The challenge of AI memory efficiency is not new. What is new is the availability of mathematically grounded frameworks operating close to the theoretical limits of vector quantization without sacrificing the precision that large-scale systems depend on.

TurboQuant, built on the combined architecture of PolarQuant and QJL, is one such framework. Its data-oblivious design eliminates the metadata overhead that has long been an accepted cost of KV cache compression. Its two-stage methodology polar coordinate transformation followed by 1-bit unbiased error correction preserves inner product accuracy at bit-widths previously considered too aggressive for production large language models.

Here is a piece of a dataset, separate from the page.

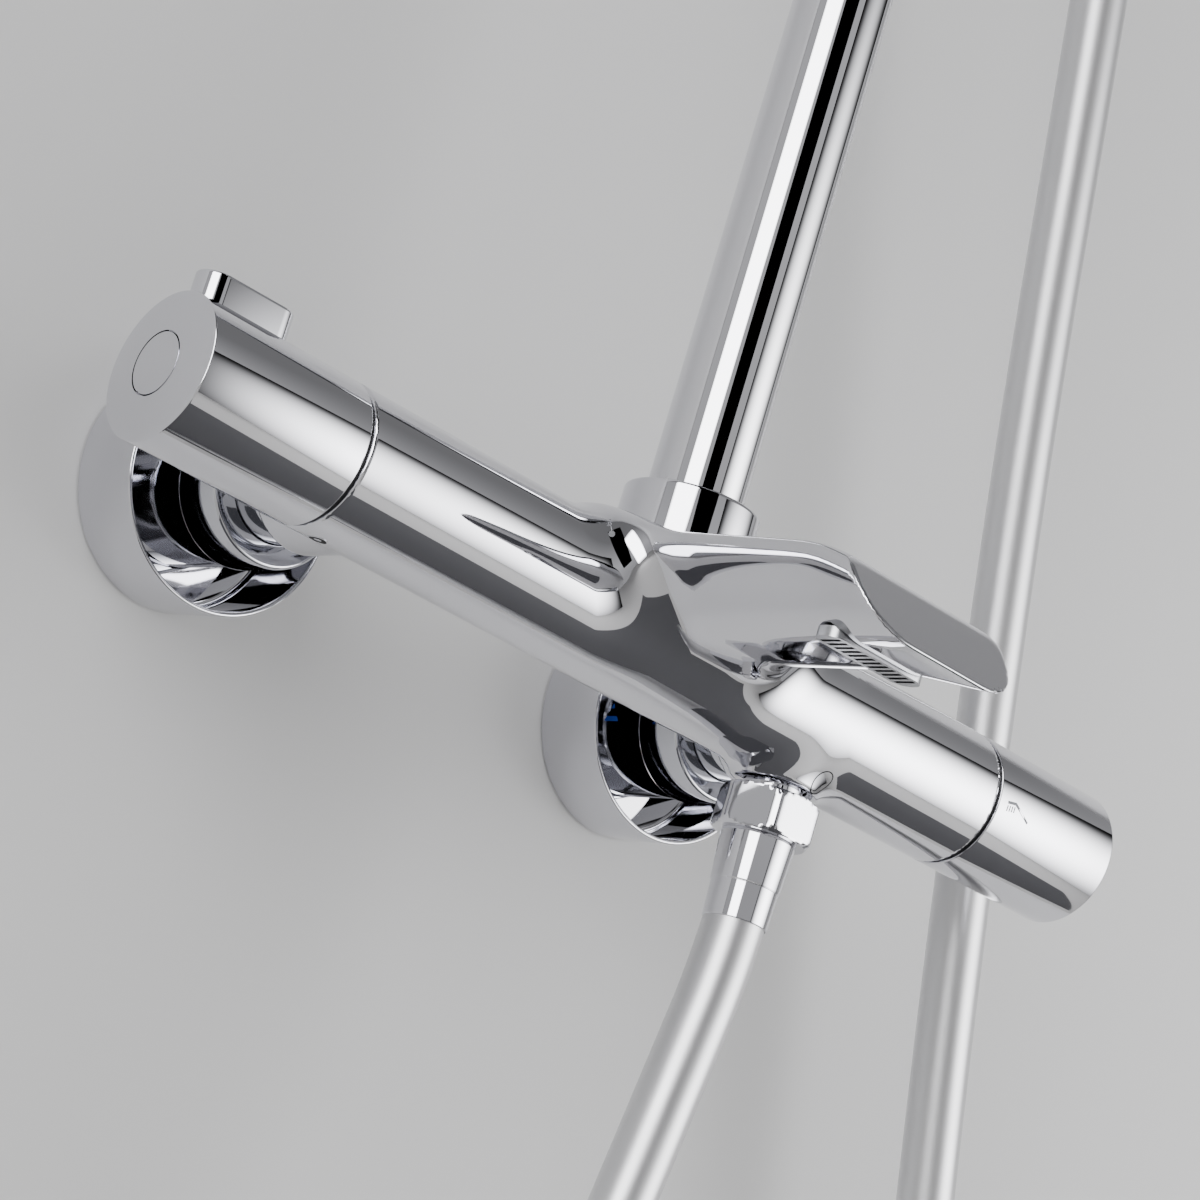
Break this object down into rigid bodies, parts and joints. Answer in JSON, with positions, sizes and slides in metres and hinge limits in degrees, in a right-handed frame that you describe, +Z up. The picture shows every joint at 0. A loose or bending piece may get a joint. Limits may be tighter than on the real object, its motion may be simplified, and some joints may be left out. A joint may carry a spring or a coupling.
{
  "type": "rainfall shower column",
  "caption": "Wall-mounted shower column: thermostatic bar with waterfall spout and end knobs, riser, swivelling arm with round rain head, and a hand shower on a slider with its hose.",
  "frame": {"origin": "on the finished wall, midway between the hot and the cold inlet", "axes": "+X to the user's right when facing the wall (towards the flow knob), +Y into the wall, +Z up"},
  "size_m": [0.3644, 0.609, 1.4764],
  "materials": {
    "chrome": "mirror-polished chrome plate",
    "chrome_tube": "polished chrome-plated tube",
    "chrome_plastic": "ABS moulding with bright chrome plating, slightly orange-peeled",
    "brass": "plain machined brass",
    "hose_silver": "smooth satin silver PVC over a reinforcing wrap",
    "ferrule_metal": "bright plated ferrule",
    "black_rubber": "black EPDM rubber",
    "dark_ring": "dark grey plastic seal ring",
    "white_plastic": "white acetal",
    "blue_mark": "blue plastic",
    "steel": "stainless steel",
    "ceramic": "lapped white ceramic",
    "light_grey_face": "light grey face plate",
    "silicone": "grey silicone",
    "wax_copper": "copper wax cartridge"
  },
  "bodies": {
    "fixed": {"mixer_body": "chrome", "spout_grille": "steel", "body_plug": "chrome", "body_grub_screw": "steel", "cold_marker": "blue_mark", "thermostat_sleeve": "white_plastic", "diverter_sleeve": "white_plastic", "ceramic_disc_fixed": "ceramic", "gap_rings": "dark_ring", "outlet_nipple": "chrome", "hose_nut": "chrome", "hose_washer": "black_rubber", "hose_ferrule": "ferrule_metal", "hose_tube": "hose_silver", "riser_collar": "chrome", "riser_seal": "black_rubber", "riser_tube": "chrome_tube", "bracket_clamp": "chrome", "bracket_base": "steel", "bracket_screws": "steel", "bracket_cover": "chrome", "arm_collar": "chrome", "arm_bush": "white_plastic", "escutcheon_hot": "chrome", "escutcheon_cold": "chrome", "eccentric_unions": "brass", "union_nuts": "chrome", "union_tails": "chrome", "union_washers": "black_rubber", "check_valves": "white_plastic"},
    "temperature_knob": {"temperature_knob": "chrome", "knob_cap": "chrome", "temperature_knob_screw": "steel", "thermostat_spindle": "brass", "stop_button_spring": "steel"},
    "stop_button": {"stop_button": "chrome"},
    "thermostat_element": {"thermostat_element": "wax_copper"},
    "flow_knob": {"flow_knob": "chrome", "flow_knob_screw": "steel", "diverter_spindle": "brass", "ceramic_disc_moving": "ceramic"},
    "slider": {"slider_body": "chrome_plastic", "slider_liner": "white_plastic", "handset_holder": "chrome_plastic"},
    "slider_knob": {"slider_knob": "chrome_plastic"},
    "handset": {"handset_shell": "chrome_plastic", "handset_face": "light_grey_face", "handset_nozzles": "silicone", "handset_washer": "black_rubber", "handset_cone_nut": "chrome", "hose_sleeve": "black_rubber"},
    "arm": {"shower_arm": "chrome_tube", "arm_stop_ring": "chrome", "arm_ball": "brass"},
    "ball_seat": {"ball_seat_ring": "white_plastic"},
    "rain_head": {"head_socket": "chrome", "socket_nut": "chrome", "rain_shell": "chrome_plastic", "rain_face": "light_grey_face", "rain_nozzles": "silicone"}
  },
  "joints": [
    {"name": "temperature_turn", "type": "hinge", "parent": "fixed", "child": "temperature_knob", "pos_m": [-0.125, -0.089, -0.0053], "axis": [1, 0, 0], "range_deg": [-120, 150]},
    {"name": "stop_button_press", "type": "slide", "parent": "temperature_knob", "child": "stop_button", "axis": [0, 0, -1], "range_m": [0, 0.002], "stiffness_N_per_m": 400, "deforming": ["stop_button_spring"]},
    {"name": "thermostat_travel", "type": "slide", "parent": "fixed", "child": "thermostat_element", "axis": [1, 0, 0], "range_m": [-0.0025, 0.003]},
    {"name": "flow_turn", "type": "hinge", "parent": "fixed", "child": "flow_knob", "pos_m": [0.125, -0.089, -0.0053], "axis": [1, 0, 0], "range_deg": [-90, 90]},
    {"name": "slider_slide", "type": "slide", "parent": "fixed", "child": "slider", "axis": [0, 0, 1], "range_m": [-0.25, 0.1], "deforming": ["hose_tube"]},
    {"name": "slider_knob_turn", "type": "hinge", "parent": "slider", "child": "slider_knob", "pos_m": [-0.036, -0.089, 0.622], "axis": [-1, 0, 0], "range_deg": [0, 360]},
    {"name": "handset_lift", "type": "slide", "parent": "slider", "child": "handset", "axis": [0, -0.2079, 0.9781], "range_m": [0, 0.045], "deforming": ["hose_tube"]},
    {"name": "arm_swivel", "type": "hinge", "parent": "fixed", "child": "arm", "pos_m": [0, -0.089, 0.92], "axis": [0, 0, 1], "range_deg": [-60, 60]},
    {"name": "head_tilt", "type": "hinge", "parent": "arm", "child": "ball_seat", "pos_m": [0, -0.469, 0.99], "axis": [1, 0, 0], "range_deg": [-12, 12]},
    {"name": "head_roll", "type": "hinge", "parent": "ball_seat", "child": "rain_head", "pos_m": [0, -0.469, 0.99], "axis": [0, 1, 0], "range_deg": [-12, 12]}
  ],
  "couplings": [
    {"joint": "thermostat_travel", "follows": "temperature_turn", "m_per_rad": 0.001}
  ]
}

The benchmarks reflect this. Across long-context retrieval tasks, TurboQuant maintained full accuracy at a 6x reduction in KV cache memory footprint. On H100 accelerators, attention logit computation ran up to 8x faster than unquantized 32-bit baselines. In high-dimensional vector search, it outperformed dataset-specific, codebook-heavy methods including Product Quantization without requiring training, fine-tuning, or model-specific configuration.

As AI systems scale toward longer contexts, larger parameter counts, and broader deployment across enterprise infrastructure, KV cache compression and efficient vector quantization are emerging as central engineering constraints. Frameworks that operate near Shannon’s distortion-rate bounds as TurboQuant does sit at the intersection of that constraint and its solution.

The memory wall has long defined the ceiling of what is computationally possible in AI infrastructure. Extreme compression, grounded in information theory, is redefining where that ceiling sits.